The potential next generation of House Democratic leaders -- Reps. Hakeem Jeffries, Pete Aguilar, Katherine Clark -- as well as Pelosi's current team of Reps. James Clyburn and Steny Hoyer -- all sat together in the chamber, and were joined by Senate Majority Leader Chuck Schumer.
Not many Republicans were present to hear her speech in person. Notably absent was House Republican Leader Kevin McCarthy, who celebrated his party's control of the House Wednesday night by telling Fox News' Sean Hannity: "We have fired Nancy Pelosi."
Pelosi began her speech with an ode to the Capitol itself, describing how she saw it for the first time when she was young as she accompanied her father, the late Maryland Rep. Thomas D'Alesandro Jr., to his swearing-ceremony.
"This is the most beautiful building in the world because of what it represents," Pelosi said. "The Capitol is a temple of our democracy, of our Constitution, of our highest ideals."
"When I first came to the floor at 6 years old, never would I have thought that I would go from homemaker to House speaker," she said.
Pelosi reflected on her time working with "three presidents": George W. Bush, Barack Obama and Joe Biden -- notably not mentioning former President Donald Trump.
She celebrated the increase in diversity of the caucus over the years, noting when she came to Congress in the 1990s there were just 12 Democratic women in the group. Today, she said, there's more than 90.
"And we want more," she said, which received another standing ovation.
Pelosi’s long been a fundraising powerhouse --- her House Majority PAC raised nearly $160 million this cycle for Democratic candidates -- and is known for her legislative prowess ushering bills like the Affordable Care Act and the Inflation Reduction Act through Congress.
That meant she was a frequent target of the Republican Party. McCarthy once joked about wanting to hit Pelosi with the oversized speaker’s gavel, but more sinister comments about Pelosi have spread among conservatives. Before entering Congress, Rep. Majorie Taylor Greene had expressed support for posts about executing prominent Democrats, including Pelosi.
Pelosi's spokesperson Drew Hammil said Wednesday she planned to make remarks on her political future, doing so just hours after ABC News projected that Republicans had officially won majority control in the U.S. House, ending a four-year Democratic majority despite a strong midterm showing for the party.

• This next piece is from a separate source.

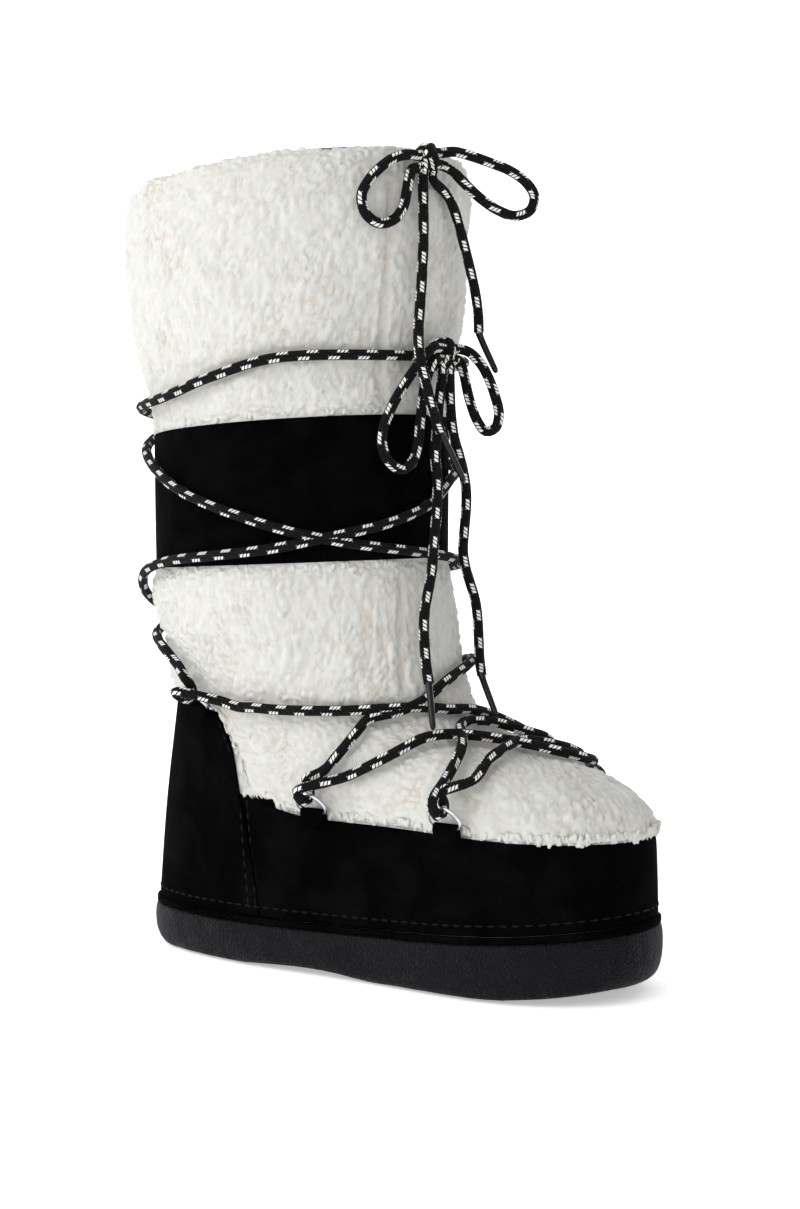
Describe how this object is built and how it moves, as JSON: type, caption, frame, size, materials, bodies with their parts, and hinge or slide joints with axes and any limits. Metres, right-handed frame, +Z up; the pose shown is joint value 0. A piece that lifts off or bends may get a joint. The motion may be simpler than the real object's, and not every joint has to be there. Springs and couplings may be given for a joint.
{
  "type": "suede boot",
  "caption": "Tall winter boot with a suede foot and shaft band, a shearling vamp and cuff, a low rubber sole, D-rings and a wound lace tied in bows.",
  "frame": {"origin": "on the floor, under the middle of the boot's box without its bows", "axes": "+X towards the toe, +Y towards the wearer's left, +Z up"},
  "size_m": [0.3028, 0.1708, 0.4135],
  "materials": {
    "rubber": "matte pebbled charcoal rubber",
    "footbed": "short wool pile",
    "shearling": "off-white curly pile",
    "suede": "black napped suede",
    "steel": "bright plated steel wire",
    "lace": "round black braid with white flecks",
    "aglet": "glossy black plastic"
  },
  "bodies": {
    "root": {"outsole": "rubber", "insole": "footbed", "upper": "shearling", "welt": "suede", "foot_panel": "suede", "heel_counter": "suede", "shaft_band": "suede", "d_ring_right_front": "steel", "d_ring_right_middle": "steel", "d_ring_right_back": "steel", "d_ring_left_front": "steel", "d_ring_left_middle": "steel", "d_ring_left_back": "steel", "ring_tab_right_front": "suede", "ring_tab_right_middle": "suede", "ring_tab_right_back": "suede", "ring_tab_left_front": "suede", "ring_tab_left_middle": "suede", "ring_tab_left_back": "suede", "lace_foot": "lace", "lace_shaft": "lace", "collar_knot": "lace", "lower_knot": "lace", "collar_loop_right": "lace", "collar_loop_left": "lace", "collar_end_right": "lace", "collar_end_left": "lace", "lower_loop_right": "lace", "lower_loop_left": "lace", "lower_end_right": "lace", "lower_end_left": "lace", "collar_aglet_right": "aglet", "collar_aglet_left": "aglet", "lower_aglet_right": "aglet", "lower_aglet_left": "aglet"}
  },
  "joints": []
}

Pelosi delivered a warning in her speech that the Jan. 6 insurrection showed the democracy is still fragile, and so "must be forever defended."

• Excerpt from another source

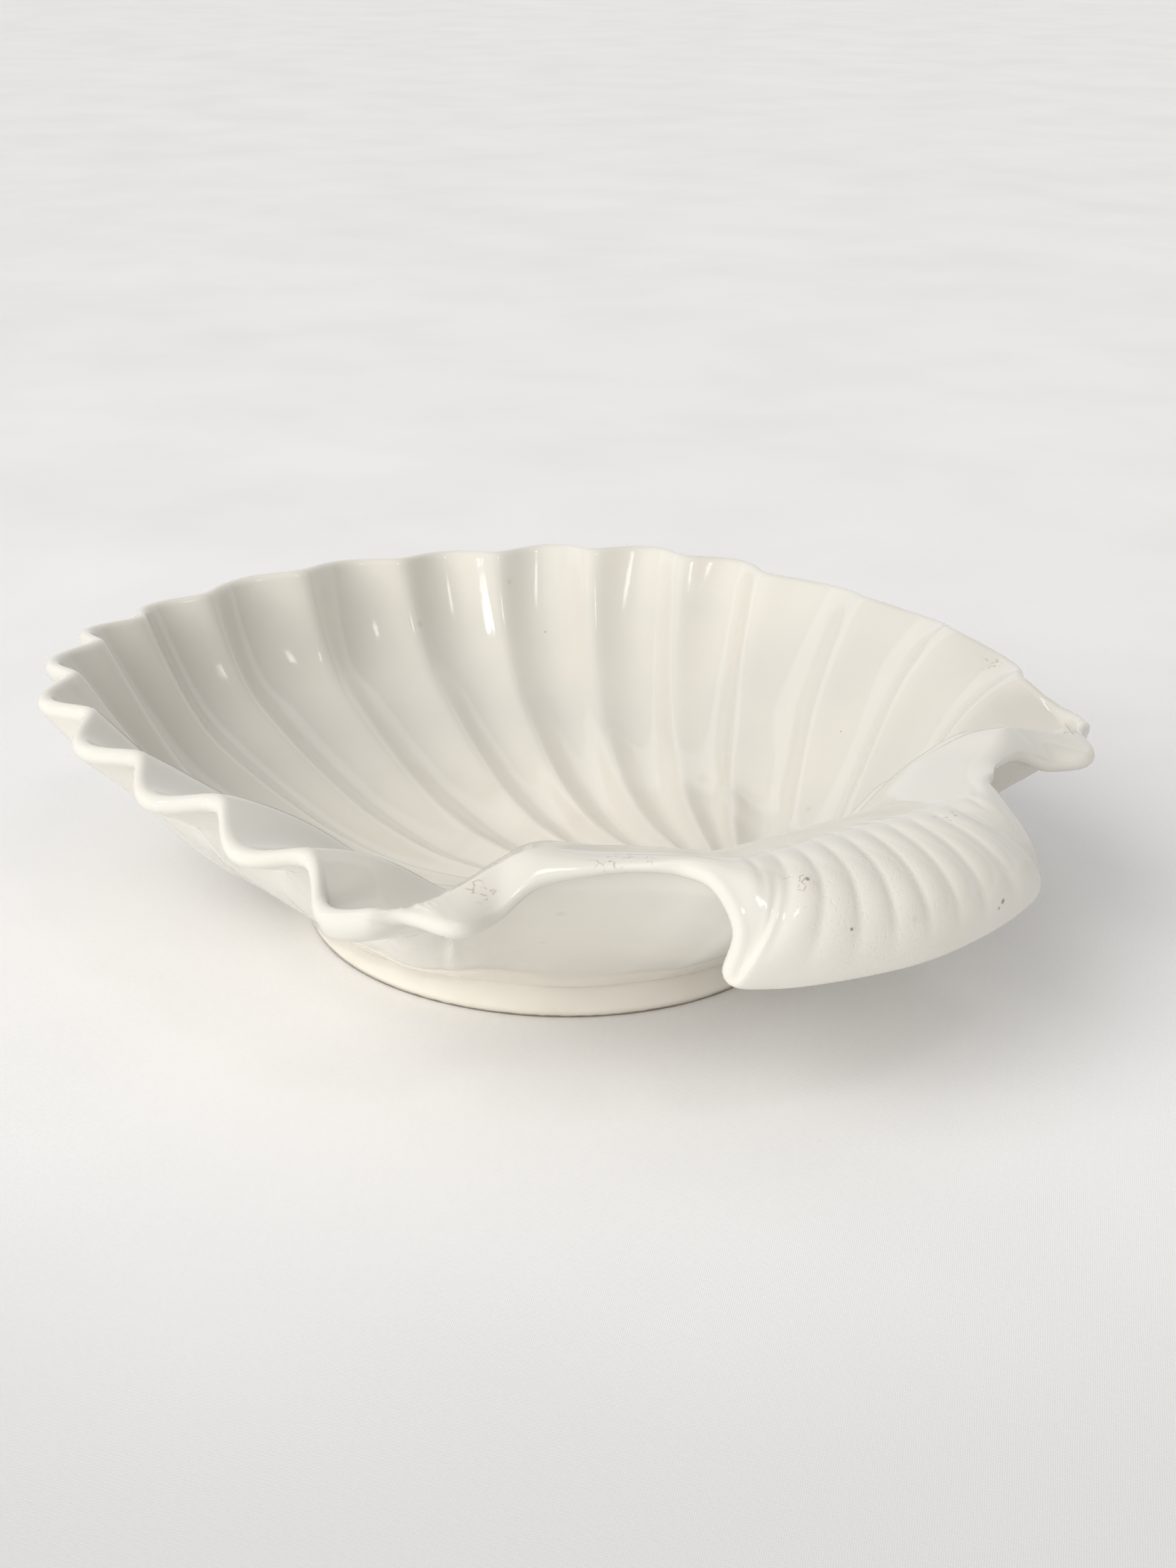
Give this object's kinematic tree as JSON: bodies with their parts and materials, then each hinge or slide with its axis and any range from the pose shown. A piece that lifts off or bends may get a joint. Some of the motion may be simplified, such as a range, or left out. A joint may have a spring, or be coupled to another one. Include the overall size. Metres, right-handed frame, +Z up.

And despite losing the House, Pelosi said the midterm elections showed Americans "resoundingly rejected violence and insurrection, and in doing so, gave proof through the night that our flag was still there."

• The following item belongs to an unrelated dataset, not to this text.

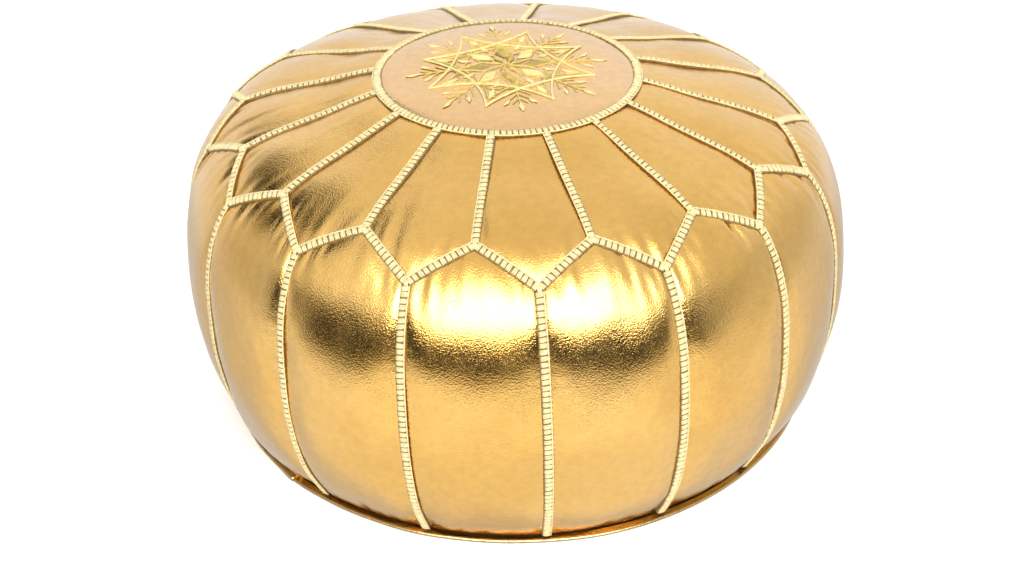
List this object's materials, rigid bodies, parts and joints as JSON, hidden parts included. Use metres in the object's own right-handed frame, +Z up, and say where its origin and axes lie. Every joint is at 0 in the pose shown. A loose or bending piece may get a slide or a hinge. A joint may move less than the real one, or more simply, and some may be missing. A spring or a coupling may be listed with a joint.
{
  "type": "moroccan leather pouf",
  "caption": "Round stuffed leather floor pouf with an embroidered top medallion, braided seams between the panels, a folded foot welt and a working zip in the base.",
  "frame": {"origin": "middle of the underside, on the floor", "axes": "+Z up; one vertical side seam faces -Y; the zip across the base runs along X and opens towards -X"},
  "size_m": [0.5648, 0.5648, 0.3006],
  "materials": {
    "gold_leather": "metallic gold foil, satin",
    "base_leather": "plain tan, matt",
    "cream_thread": "plaited silky thread",
    "gold_thread": "couched silky cord",
    "zip_tape": "woven",
    "zip_metal": "antique satin",
    "lining": "plain cotton",
    "stuffing": "loose cotton wadding"
  },
  "bodies": {
    "pouf": {"top_panel_01": "gold_leather", "top_panel_02": "gold_leather", "top_panel_03": "gold_leather", "top_panel_04": "gold_leather", "top_panel_05": "gold_leather", "top_panel_06": "gold_leather", "top_panel_07": "gold_leather", "top_panel_08": "gold_leather", "top_panel_09": "gold_leather", "top_panel_10": "gold_leather", "top_panel_11": "gold_leather", "top_panel_12": "gold_leather", "top_panel_13": "gold_leather", "top_panel_14": "gold_leather", "top_panel_15": "gold_leather", "top_panel_16": "gold_leather", "side_panel_01": "gold_leather", "side_panel_02": "gold_leather", "side_panel_03": "gold_leather", "side_panel_04": "gold_leather", "side_panel_05": "gold_leather", "side_panel_06": "gold_leather", "side_panel_07": "gold_leather", "side_panel_08": "gold_leather", "side_panel_09": "gold_leather", "side_panel_10": "gold_leather", "side_panel_11": "gold_leather", "side_panel_12": "gold_leather", "side_panel_13": "gold_leather", "side_panel_14": "gold_leather", "side_panel_15": "gold_leather", "side_panel_16": "gold_leather", "top_medallion": "gold_leather", "medallion_embroidery": "gold_thread", "medallion_braid": "cream_thread", "radial_braids": "cream_thread", "shoulder_braid": "cream_thread", "side_braids": "cream_thread", "base_welt": "gold_leather", "base_panel_front": "base_leather", "base_panel_back": "base_leather", "zip_tape_front": "zip_tape", "zip_tape_back": "zip_tape", "zip_teeth_front": "zip_metal", "zip_teeth_back": "zip_metal", "zip_top_stops": "zip_metal", "zip_bottom_stop": "zip_metal", "lining_upper": "lining", "lining_base": "lining", "stuffing": "stuffing"},
    "slider": {"zip_slider": "zip_metal"},
    "pull": {"zip_pull": "zip_metal"}
  },
  "joints": [
    {"name": "zip_slide", "type": "slide", "parent": "pouf", "child": "slider", "axis": [-1, 0, 0], "range_m": [0, 0.272]},
    {"name": "pull_swing", "type": "hinge", "parent": "slider", "child": "pull", "pos_m": [0.139, 0, 0.0038], "axis": [0, -1, 0], "range_deg": [0, 175]}
  ]
}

"And now we owe to the American people our very best to deliver on their faith, to forever reach for the more perfect union, the glorious horizon that our founders promised," she said.
A source told ABC News Congressional Correspondent Rachel Scott that Pelosi took home two different versions of floor speeches Wednesday night. As she arrived at the Capitol Thursday morning, Pelosi, wearing white and flanked by her top aides, did not respond to questions about her political future.
Pelosi had said the attack on her husband Paul would impact her decision to stay in House leadership post-midterms. On Thursday, she took a moment to thank and praise her husband as "my beloved partner in life and my pillar of support."
Prior to the attack, several members have called for a younger generation of Democratic leadership. The top three Democrats in the House are all in their 80s.
While it's unknown who exactly will succeed Pelosi, she addressed the next generation of leaders on Thursday, saying she's "grateful that so many are ready and willing to shoulder this awesome responsibility."
Among the top contenders for the jobs are Jeffries of New York for speaker, Clark of Massachusetts for minority whip and California's Pete Aguilar is expected to be the caucus chair.
The current two other top leaders in the Democratic caucus, Hoyer and Clyburn, are stepping aside from their roles. The leadership elections are scheduled for the end of November.
President Joe Biden released a lengthy statement just after the speech concluded chronicling Pelosi's career with praise and commending her for her "dignity."
"Because of Nancy Pelosi, the lives of millions and millions of Americans are better," Biden said, "even in districts represented by Republicans who voted against her bills and too often vilify her."
"History will note she is the most consequential Speaker of the House of Representatives in our history," the president said. "There are countless examples of how she embodies the obligation of elected officials to uphold their oath to God and country to ensure our democracy delivers and remains a beacon to the world."